There is no evidence that the ruin was once "a consecrated Pile," as stated in the poem. Wordsworth had evidently heard of the Hermit's writings, as mentioned by Mr. M'Farlane. See stanza vi., "guiding a pen unwearied."
In the Diary, Reminiscences, and Correspondence of Henry Crabb Robinson, there is an entry, dated January 2, 1820:—"Went to Lamb's, where I found Mr. and Mrs. Wordsworth.... Not much was said about his (W.'s) new volume of Poems. He himself spoke of The Brownie's Cell as his favourite" (vol. ii. p. 162). In the following year Mr. Crabb Robinson himself visited Scotland, and wrote thus on the 16th September:—"Being on the western side of Loch Lomond, opposite the Mill at Inversnaid, some women kindled a fire, the smoke of which was to be a signal for a ferryboat. No ferryman came; and a feeble old man offering himself as a boatman, I intrusted myself to him. I asked the women who he was. They said, 'That's old Andrew.' According to their account he lived a hermit's life in a lone island on the lake; the poor peasantry giving him meal, and what he wanted, and he picking up pence. On my asking him whether he would take me across the lake, he said, 'I wull, if you'll gi'e me saxpence.' So I consented. But before I was half over I repented of my rashness, for I feared the oars would fall out of his hands. A breath of wind would have rendered half the voyage too much for him. There was some cunning mixed up with the fellow's seeming imbecility, for when his strength was failing he rested, and entered into talk, manifestly to amuse me. He said he could see things before they happened. He saw the Radicals before they came, etc. He had picked up a few words of Spanish and German, which he uttered ridiculously, and laughed. But when I put troublesome questions he affected not to understand me; and was quite astonished, as well as delighted, when I gave him two sixpences instead of the one he had bargained for.
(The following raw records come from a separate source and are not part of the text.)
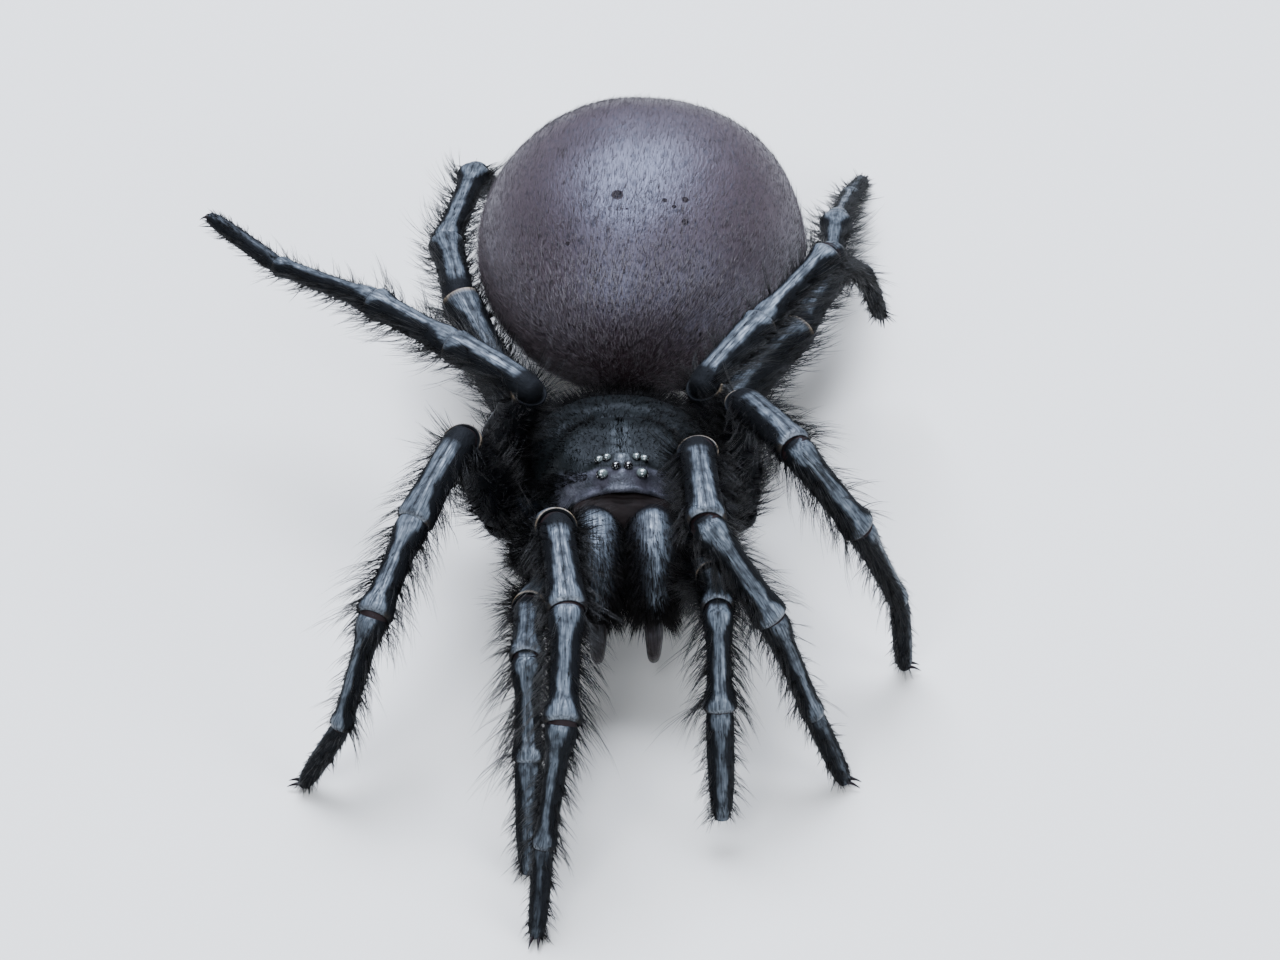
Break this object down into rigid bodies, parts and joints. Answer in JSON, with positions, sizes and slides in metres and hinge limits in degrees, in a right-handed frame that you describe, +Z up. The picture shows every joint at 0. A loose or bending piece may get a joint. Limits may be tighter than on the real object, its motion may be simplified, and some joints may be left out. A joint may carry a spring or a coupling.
{
  "type": "funnel-web spider",
  "caption": "Still life-size spider with a domed velvety abdomen, glossy head shield, stout jaws and jointed hairy legs, standing on the floor for display.",
  "frame": {"origin": "on the floor that the feet stand on, under the middle of the whole spider's box", "axes": "-Y is where the head points, +X is the spider's left, +Z is up"},
  "size_m": [0.0332, 0.0568, 0.0144],
  "materials": {
    "glossy_black_shell": "glossy blue-black chitin",
    "eye_glass": "very glossy black lens",
    "hairy_black_leg": "glossy black chitin under grey-brown hair",
    "plum_velvet": "velvety dark plum skin with short hair",
    "brown_black_jaw": "glossy brown-black chitin",
    "dark_red_fang": "polished dark red-brown chitin"
  },
  "bodies": {
    "root": {"abdomen": "plum_velvet", "carapace": "glossy_black_shell", "chelicera_left": "brown_black_jaw", "chelicera_right": "brown_black_jaw", "eyes": "eye_glass", "fang_left": "dark_red_fang", "fang_right": "dark_red_fang", "leg_left_1_lower": "hairy_black_leg", "leg_left_1_middle": "hairy_black_leg", "leg_left_1_upper": "hairy_black_leg", "leg_left_2_lower": "hairy_black_leg", "leg_left_2_middle": "hairy_black_leg", "leg_left_2_upper": "hairy_black_leg", "leg_left_3_lower": "hairy_black_leg", "leg_left_3_middle": "hairy_black_leg", "leg_left_3_upper": "hairy_black_leg", "leg_left_4_lower": "hairy_black_leg", "leg_left_4_middle": "hairy_black_leg", "leg_left_4_upper": "hairy_black_leg", "leg_right_1_lower": "hairy_black_leg", "leg_right_1_middle": "hairy_black_leg", "leg_right_1_upper": "hairy_black_leg", "leg_right_2_lower": "hairy_black_leg", "leg_right_2_middle": "hairy_black_leg", "leg_right_2_upper": "hairy_black_leg", "leg_right_3_lower": "hairy_black_leg", "leg_right_3_middle": "hairy_black_leg", "leg_right_3_upper": "hairy_black_leg", "leg_right_4_lower": "hairy_black_leg", "leg_right_4_middle": "hairy_black_leg", "leg_right_4_upper": "hairy_black_leg", "palp_left_lower": "hairy_black_leg", "palp_left_upper": "hairy_black_leg", "palp_right_lower": "hairy_black_leg", "palp_right_upper": "hairy_black_leg", "pedicel": "plum_velvet", "spinneret_left": "plum_velvet", "spinneret_right": "plum_velvet", "sternum": "brown_black_jaw"}
  },
  "joints": []
}
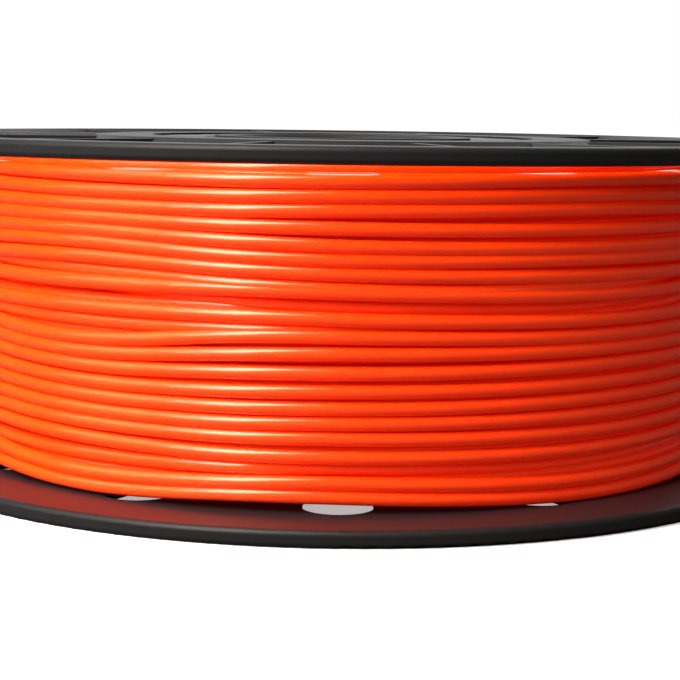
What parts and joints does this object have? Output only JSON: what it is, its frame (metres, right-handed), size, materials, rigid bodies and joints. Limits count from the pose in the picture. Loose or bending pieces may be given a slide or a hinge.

The simple-minded women, who affected to look down on him, seemed, however, to stand in awe of him, and no wonder. On my telling Wordsworth this history, he exclaimed, 'That's my "Brownie!"' His Brownie's Cell is by no means one of my favourite poems. My sight of old Andrew showed me the stuff out of which a poetical mind can weave such a web" (vol. ii. pp. 212, 213).
Compare the sequel to this poem, The Brownie, in the "Yarrow Revisited and other Poems," of the Tour made in Scotland in the autumn of 1831.—Ed.